======== MATERIALS PROVIDED

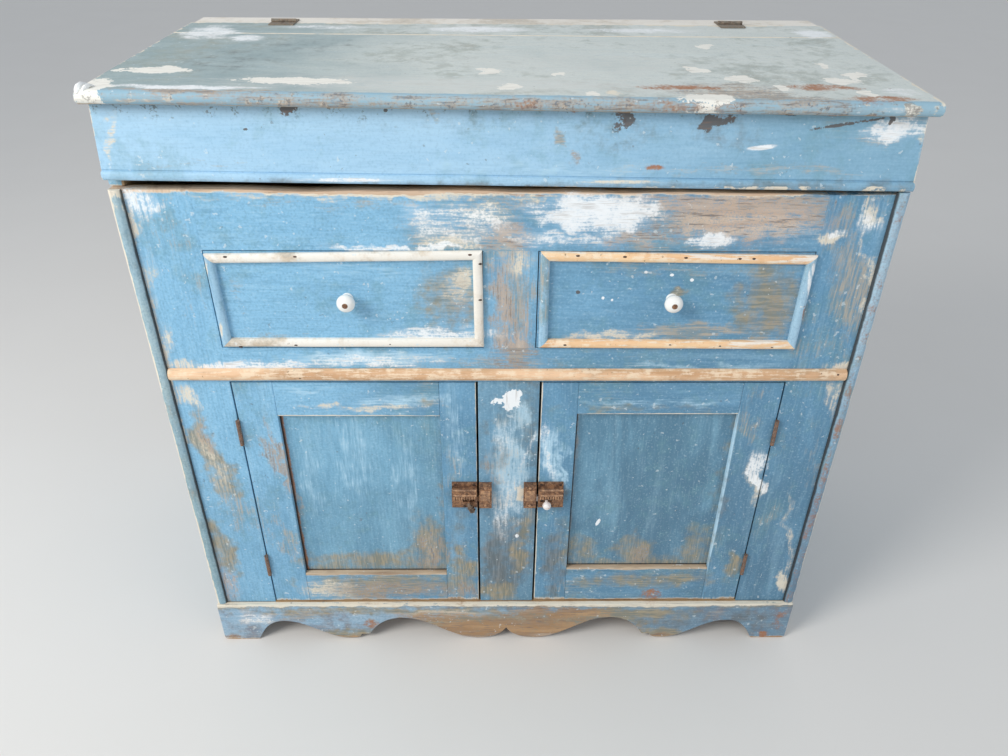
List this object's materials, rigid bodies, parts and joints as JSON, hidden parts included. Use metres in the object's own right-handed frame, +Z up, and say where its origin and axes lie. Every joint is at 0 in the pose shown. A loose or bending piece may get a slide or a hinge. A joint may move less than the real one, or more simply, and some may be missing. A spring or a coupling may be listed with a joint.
{
  "type": "dry sink cabinet",
  "caption": "Painted pine dry sink: a shallow well under a skirted lift-up lid, a pair of drawers below it, and a cupboard with frame-and-panel doors on a scalloped apron.",
  "frame": {"origin": "middle of the bounding box in X and Y, at the floor the feet stand on", "axes": "+X to the viewer's right when facing the doors, +Y from the doors to the back, +Z up; the doors face -Y"},
  "size_m": [1.136, 0.574, 1.0671],
  "materials": {
    "blue_paint": "worn chalky blue paint on pine",
    "light_blue_paint": "worn light blue paint on pine",
    "lid_paint": "worn grey-green paint on pine, scuffed",
    "bare_pine": "bare worn pine",
    "inside_pine": "old unpainted pine",
    "cream_paint": "worn cream paint on pine",
    "rusty_iron": "rusty cast iron",
    "white_painted_iron": "white enamel paint on iron",
    "porcelain": "glossy white glaze"
  },
  "bodies": {
    "case": {"side_board_left": "blue_paint", "side_board_right": "blue_paint", "back_panel": "inside_pine", "cupboard_floor": "inside_pine", "drawer_deck": "inside_pine", "well_floor": "inside_pine", "top_rail": "blue_paint", "middle_rail": "blue_paint", "end_stile_left": "blue_paint", "end_stile_right": "blue_paint", "centre_stile_upper": "blue_paint", "centre_stile_lower": "blue_paint", "apron": "blue_paint", "waist_moulding": "bare_pine", "corner_moulding_left": "light_blue_paint", "corner_moulding_right": "light_blue_paint", "rear_strip": "cream_paint", "latch_keeper_left": "rusty_iron", "latch_keeper_right": "rusty_iron", "door_hinge_frame_leaf_left_lower": "rusty_iron", "door_hinge_frame_leaf_left_upper": "rusty_iron", "door_hinge_frame_leaf_right_lower": "rusty_iron", "door_hinge_frame_leaf_right_upper": "rusty_iron", "lid_hinge_strip_leaf_left": "rusty_iron", "lid_hinge_strip_leaf_right": "rusty_iron"},
    "lid": {"lid_board_front": "lid_paint", "lid_board_rear": "lid_paint", "lid_skirt_front": "light_blue_paint", "lid_skirt_left": "light_blue_paint", "lid_skirt_right": "light_blue_paint", "lid_hinge_lid_leaf_left": "rusty_iron", "lid_hinge_lid_leaf_right": "rusty_iron"},
    "door_left": {"door_left_hinge_stile": "blue_paint", "door_left_latch_stile": "blue_paint", "door_left_top_rail": "blue_paint", "door_left_bottom_rail": "blue_paint", "door_left_panel": "blue_paint", "door_hinge_door_leaf_left_lower": "rusty_iron", "door_hinge_door_leaf_left_upper": "rusty_iron", "latch_case_left": "rusty_iron"},
    "door_right": {"door_right_hinge_stile": "blue_paint", "door_right_latch_stile": "blue_paint", "door_right_top_rail": "blue_paint", "door_right_bottom_rail": "blue_paint", "door_right_panel": "blue_paint", "door_hinge_door_leaf_right_lower": "rusty_iron", "door_hinge_door_leaf_right_upper": "rusty_iron", "latch_case_right": "rusty_iron"},
    "drawer_left": {"drawer_left_front": "blue_paint", "drawer_left_moulding": "cream_paint", "drawer_left_box": "inside_pine", "drawer_left_bottom": "inside_pine", "drawer_left_knob": "porcelain"},
    "drawer_right": {"drawer_right_front": "blue_paint", "drawer_right_moulding": "cream_paint", "drawer_right_box": "inside_pine", "drawer_right_bottom": "inside_pine", "drawer_right_knob": "porcelain"},
    "latch_bolt_left": {"latch_bolt_left": "rusty_iron"},
    "latch_bolt_right": {"latch_bolt_right": "white_painted_iron"}
  },
  "joints": [
    {"name": "lid_hinge", "type": "hinge", "parent": "case", "child": "lid", "pos_m": [0, 0.2325, 1.0637], "axis": [-1, 0, 0], "range_deg": [0, 95]},
    {"name": "door_left_hinge", "type": "hinge", "parent": "case", "child": "door_left", "pos_m": [-0.4463, -0.2567, 0.3515], "axis": [0, 0, -1], "range_deg": [0, 165]},
    {"name": "door_right_hinge", "type": "hinge", "parent": "case", "child": "door_right", "pos_m": [0.4463, -0.2567, 0.3515], "axis": [0, 0, 1], "range_deg": [0, 165]},
    {"name": "drawer_left_slide", "type": "slide", "parent": "case", "child": "drawer_left", "axis": [0, -1, 0], "range_m": [0, 0.33]},
    {"name": "drawer_right_slide", "type": "slide", "parent": "case", "child": "drawer_right", "axis": [0, -1, 0], "range_m": [0, 0.33]},
    {"name": "latch_bolt_left_slide", "type": "slide", "parent": "door_left", "child": "latch_bolt_left", "axis": [1, 0, 0], "range_m": [0, 0.007]},
    {"name": "latch_bolt_right_slide", "type": "slide", "parent": "door_right", "child": "latch_bolt_right", "axis": [-1, 0, 0], "range_m": [0, 0.007]}
  ]
}
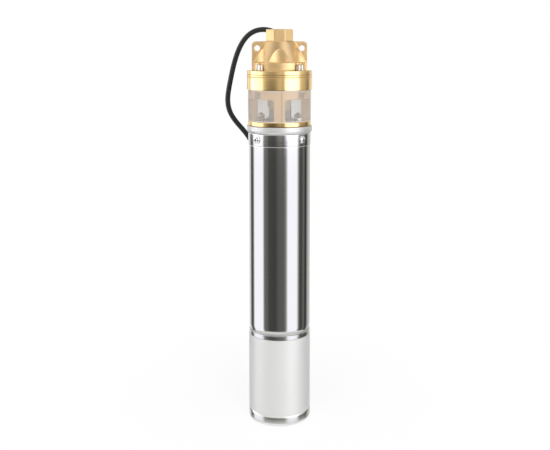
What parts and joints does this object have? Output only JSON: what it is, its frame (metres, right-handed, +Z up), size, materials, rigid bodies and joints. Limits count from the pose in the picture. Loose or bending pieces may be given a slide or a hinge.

================

■ TASK DETAILS
Reproduce all of the records exactly.

■ EXERCISE RESPONSE
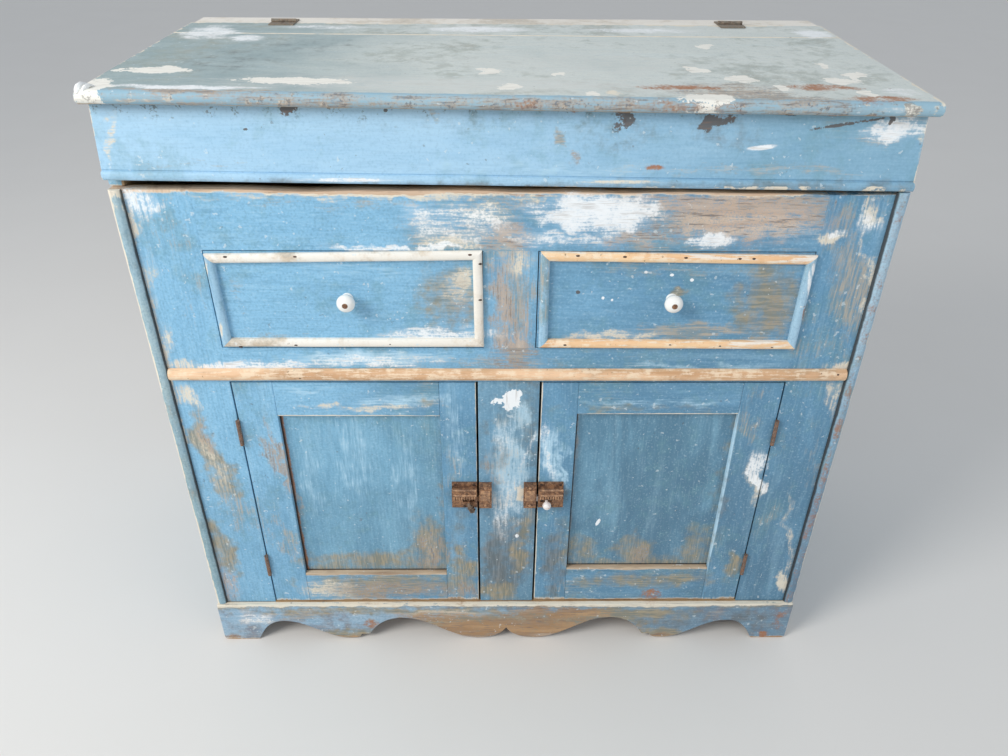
List this object's materials, rigid bodies, parts and joints as JSON, hidden parts included. Use metres in the object's own right-handed frame, +Z up, and say where its origin and axes lie. Every joint is at 0 in the pose shown. A loose or bending piece may get a slide or a hinge. A joint may move less than the real one, or more simply, and some may be missing. A spring or a coupling may be listed with a joint.
{
  "type": "dry sink cabinet",
  "caption": "Painted pine dry sink: a shallow well under a skirted lift-up lid, a pair of drawers below it, and a cupboard with frame-and-panel doors on a scalloped apron.",
  "frame": {"origin": "middle of the bounding box in X and Y, at the floor the feet stand on", "axes": "+X to the viewer's right when facing the doors, +Y from the doors to the back, +Z up; the doors face -Y"},
  "size_m": [1.136, 0.574, 1.0671],
  "materials": {
    "blue_paint": "worn chalky blue paint on pine",
    "light_blue_paint": "worn light blue paint on pine",
    "lid_paint": "worn grey-green paint on pine, scuffed",
    "bare_pine": "bare worn pine",
    "inside_pine": "old unpainted pine",
    "cream_paint": "worn cream paint on pine",
    "rusty_iron": "rusty cast iron",
    "white_painted_iron": "white enamel paint on iron",
    "porcelain": "glossy white glaze"
  },
  "bodies": {
    "case": {"side_board_left": "blue_paint", "side_board_right": "blue_paint", "back_panel": "inside_pine", "cupboard_floor": "inside_pine", "drawer_deck": "inside_pine", "well_floor": "inside_pine", "top_rail": "blue_paint", "middle_rail": "blue_paint", "end_stile_left": "blue_paint", "end_stile_right": "blue_paint", "centre_stile_upper": "blue_paint", "centre_stile_lower": "blue_paint", "apron": "blue_paint", "waist_moulding": "bare_pine", "corner_moulding_left": "light_blue_paint", "corner_moulding_right": "light_blue_paint", "rear_strip": "cream_paint", "latch_keeper_left": "rusty_iron", "latch_keeper_right": "rusty_iron", "door_hinge_frame_leaf_left_lower": "rusty_iron", "door_hinge_frame_leaf_left_upper": "rusty_iron", "door_hinge_frame_leaf_right_lower": "rusty_iron", "door_hinge_frame_leaf_right_upper": "rusty_iron", "lid_hinge_strip_leaf_left": "rusty_iron", "lid_hinge_strip_leaf_right": "rusty_iron"},
    "lid": {"lid_board_front": "lid_paint", "lid_board_rear": "lid_paint", "lid_skirt_front": "light_blue_paint", "lid_skirt_left": "light_blue_paint", "lid_skirt_right": "light_blue_paint", "lid_hinge_lid_leaf_left": "rusty_iron", "lid_hinge_lid_leaf_right": "rusty_iron"},
    "door_left": {"door_left_hinge_stile": "blue_paint", "door_left_latch_stile": "blue_paint", "door_left_top_rail": "blue_paint", "door_left_bottom_rail": "blue_paint", "door_left_panel": "blue_paint", "door_hinge_door_leaf_left_lower": "rusty_iron", "door_hinge_door_leaf_left_upper": "rusty_iron", "latch_case_left": "rusty_iron"},
    "door_right": {"door_right_hinge_stile": "blue_paint", "door_right_latch_stile": "blue_paint", "door_right_top_rail": "blue_paint", "door_right_bottom_rail": "blue_paint", "door_right_panel": "blue_paint", "door_hinge_door_leaf_right_lower": "rusty_iron", "door_hinge_door_leaf_right_upper": "rusty_iron", "latch_case_right": "rusty_iron"},
    "drawer_left": {"drawer_left_front": "blue_paint", "drawer_left_moulding": "cream_paint", "drawer_left_box": "inside_pine", "drawer_left_bottom": "inside_pine", "drawer_left_knob": "porcelain"},
    "drawer_right": {"drawer_right_front": "blue_paint", "drawer_right_moulding": "cream_paint", "drawer_right_box": "inside_pine", "drawer_right_bottom": "inside_pine", "drawer_right_knob": "porcelain"},
    "latch_bolt_left": {"latch_bolt_left": "rusty_iron"},
    "latch_bolt_right": {"latch_bolt_right": "white_painted_iron"}
  },
  "joints": [
    {"name": "lid_hinge", "type": "hinge", "parent": "case", "child": "lid", "pos_m": [0, 0.2325, 1.0637], "axis": [-1, 0, 0], "range_deg": [0, 95]},
    {"name": "door_left_hinge", "type": "hinge", "parent": "case", "child": "door_left", "pos_m": [-0.4463, -0.2567, 0.3515], "axis": [0, 0, -1], "range_deg": [0, 165]},
    {"name": "door_right_hinge", "type": "hinge", "parent": "case", "child": "door_right", "pos_m": [0.4463, -0.2567, 0.3515], "axis": [0, 0, 1], "range_deg": [0, 165]},
    {"name": "drawer_left_slide", "type": "slide", "parent": "case", "child": "drawer_left", "axis": [0, -1, 0], "range_m": [0, 0.33]},
    {"name": "drawer_right_slide", "type": "slide", "parent": "case", "child": "drawer_right", "axis": [0, -1, 0], "range_m": [0, 0.33]},
    {"name": "latch_bolt_left_slide", "type": "slide", "parent": "door_left", "child": "latch_bolt_left", "axis": [1, 0, 0], "range_m": [0, 0.007]},
    {"name": "latch_bolt_right_slide", "type": "slide", "parent": "door_right", "child": "latch_bolt_right", "axis": [-1, 0, 0], "range_m": [0, 0.007]}
  ]
}
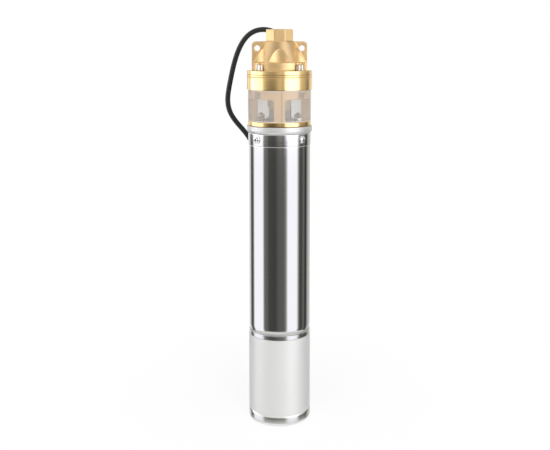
What parts and joints does this object have? Output only JSON: what it is, its frame (metres, right-handed, +Z up), size, materials, rigid bodies and joints. Limits count from the pose in the picture. Loose or bending pieces may be given a slide or a hinge.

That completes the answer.